Model risk management: Document intended use, known failure modes, and monitoring coverage; define escalation paths when harm or compliance risk is detected.
A reference architecture checklist (what to implement)
Offline training dataset builder with point-in-time correctness
Online feature retrieval designed for latency and reliability
Data quality checks and schema enforcement
Model lifecycle layer
Experiment tracking (parameters, data versions, metrics)
Model registry with versioning, lineage, and approval workflow
Automated training pipeline (CI for ML) and reproducible environments
Serving layer
Clear model API contracts (schemas, error handling)
Release strategies (shadow/canary/A-B) and rollback procedures
SLOs for latency/availability plus capacity planning
Observability and operations
Data + model + system monitoring dashboards
Alerting with runbooks and incident management
Periodic evaluation reports and drift reviews
Best practices and common pitfalls
Best practices:
Align feature computation across training and serving to minimize skew.
Treat data quality and metadata management as first-class production controls (owners, definitions, lineage).
Define success metrics at three levels: technical (AUC/RMSE), operational (latency/uptime), and business (conversion, cost, risk).
Build safe deployment paths and test rollback regularly.
Monitor segments and ground-truth lag explicitly; avoid “one global metric” monitoring.
Pitfalls:
Training on leaked or future information due to missing point-in-time controls.
Relying on manual retraining and undocumented thresholds.

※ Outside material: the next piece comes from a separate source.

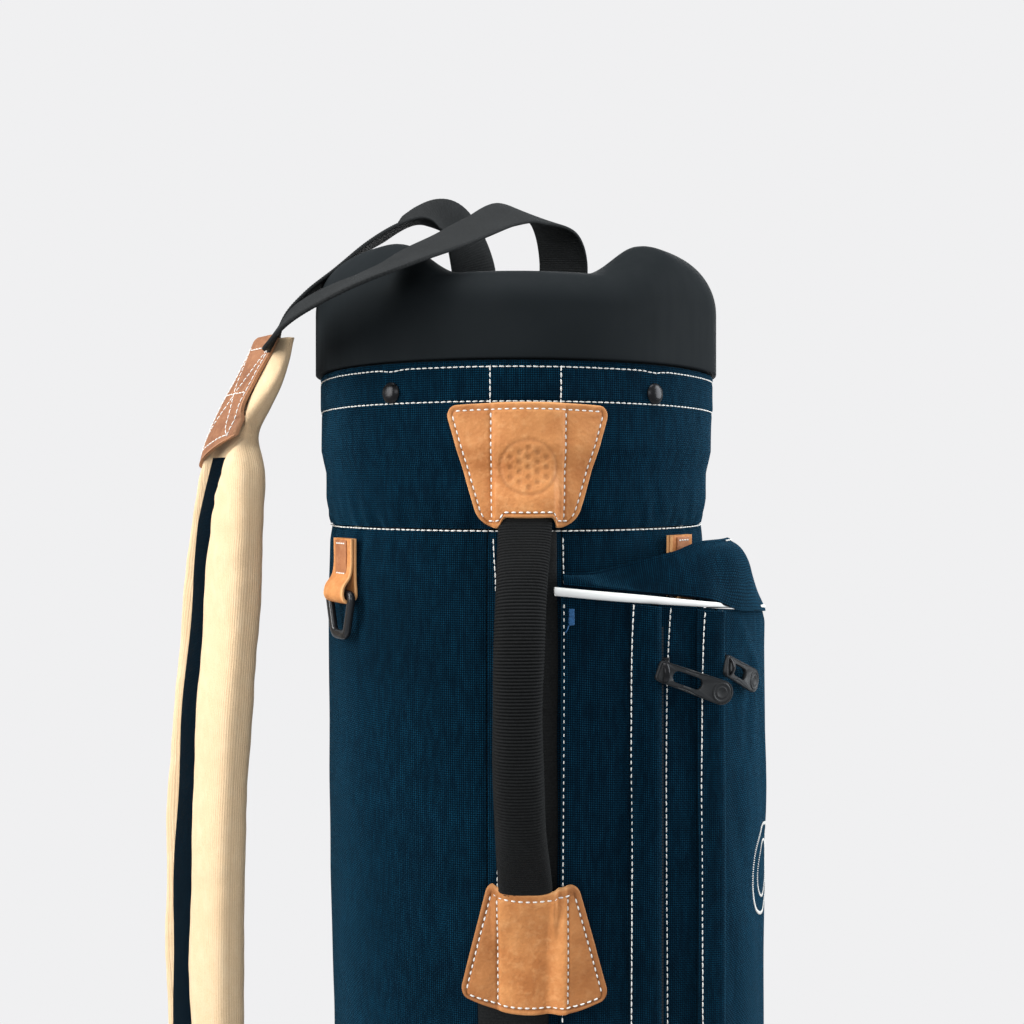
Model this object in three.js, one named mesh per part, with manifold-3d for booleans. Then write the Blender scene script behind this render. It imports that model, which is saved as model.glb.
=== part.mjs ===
// A golf carry bag: canvas tube on a stiff liner, moulded collar, handle, side pocket, shoulder strap.
// Millimetres, +Z up. The origin is on the floor under the tube's axis, and the handle faces -Y.
import * as THREE from 'three';
import Module from 'manifold-3d';
import { mergeVertices } from 'three/addons/utils/BufferGeometryUtils.js';

const wasm = await Module();
wasm.setup();

// ---- driving dimensions ----
const GAP = 0.4; // clearance between touching pieces
const COLLAR_RADIUS = 115.3;
const COLLAR_INSIDE = 79;
const COLLAR_BOTTOM = 780;
const COLLAR_WALL = 3.5;
const LIP_RADIUS = 7;
const COLLAR_SHOULDER = 855; // where the outer wall starts to roll in
const RIM_TOP = 886.5;
const RIM_DIP = 19.5; // how far the rim drops over the handle and behind it
const DIP_FLAT = 20; // half angle of the flat of the dip, degrees
const DIP_END = 48; // half angle where the rim is back at full height, degrees
const BAND_TOP = 820;
const BAND_BOTTOM = 737;
const BAND_RADIUS = 112.4;
const CANVAS = 1.6; // canvas and lining thickness
const TUBE_RADIUS = 96.5;
const TUBE_WALL = 2.5;
const STAY_RADIUS = 2.5;
const STAY_CIRCLE = TUBE_RADIUS + STAY_RADIUS + 0.6;
const BASE_RADIUS = 108;
const BASE_HEIGHT = 60;
const WEAR_PAD = 2.7;
const CUP_FLOOR = 5;
const DIVIDER_RING_TOP = 842;
const DIVIDER_RING_HEIGHT = 30;
const DIVIDER_BOTTOM = WEAR_PAD + CUP_FLOOR + 12;
const SNAP_RADIUS = 5.25;
const LEATHER = 2;
const WEBBING = 2;
const STRAP_WEBBING_WIDTH = 38;
const SPINE_WEBBING_WIDTH = 34;
const GRIP_WIDTH = 25.4;
const GRIP_TOP = 735;
const GRIP_BOTTOM = 567;
const POCKET_FLOOR = 130;
const POCKET_EDGE = 707; // height of the piping where the pocket starts
const POCKET_SLOPE = 0.105; // how much the piping drops per millimetre round the pocket
const ZIP_DISTANCES = [50.5, 87]; // from the pocket's front seam, along its wall
const ZIP_WIDTH = 7;
const ZIP_TOP = 690;
const ZIP_BOTTOM = 142;
const SLIDER_HEIGHT = 667;
const PULL_DROOP = -20.5; // degrees below level
const STRAP_Y = -35;
const STRAP_FACE_ANGLE = -52.4; // heading of the strap's outer face, degrees from -Y
const PAD_HALF_WIDTH = 36;
const PAD_HALF_THICKNESS = 13;

// Outer radius of the canvas tube at a few heights.
const BODY_PROFILE = [
  [62, 104.4],
  [465, 104.8],
  [540, 107],
  [620, 108.3],
  [700, 108.2],
  [736, 105.6],
];
// Outer radius of the top band.
const BAND_PROFILE = [
  [BAND_BOTTOM, 105.8],
  [752, 109],
  [775, BAND_RADIUS],
  [BAND_TOP, BAND_RADIUS],
];

// ---- materials ----
const finish = (color, roughness, metalness = 0) =>
  new THREE.MeshStandardMaterial({ color, roughness, metalness });
const materials = {
  moulded: finish(0x292e31, 0.55),
  canvas: finish(0x0c2433, 0.9),
  lining: finish(0x3a3d40, 0.95),
  liner: finish(0x1d2023, 0.7),
  leather: finish(0xd9915a, 0.85),
  webbing: finish(0x202324, 0.85),
  velour: finish(0xe8cfa8, 0.95),
  piping: finish(0xece9e2, 0.6),
  metal: finish(0x1b1c1e, 0.35, 0.8),
  rubber: finish(0x141516, 0.8),
  fibreglass: finish(0xbdb8a6, 0.5),
};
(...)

Monitoring only endpoint uptime while ignoring input drift and prediction drift.
Shipping a model without clarifying how decisions will be overridden or handled in edge cases.
Summary of key takeaways
Production ML success depends on disciplined data management, controlled lifecycle practices, and robust operational monitoring. The hardest parts are typically feature consistency, reproducibility and lineage, safe deployment, and end-to-end observability. Approaching ML as a governed data product—with explicit contracts, quality controls, and lifecycle ownership—reduces failures and makes improvements sustainable.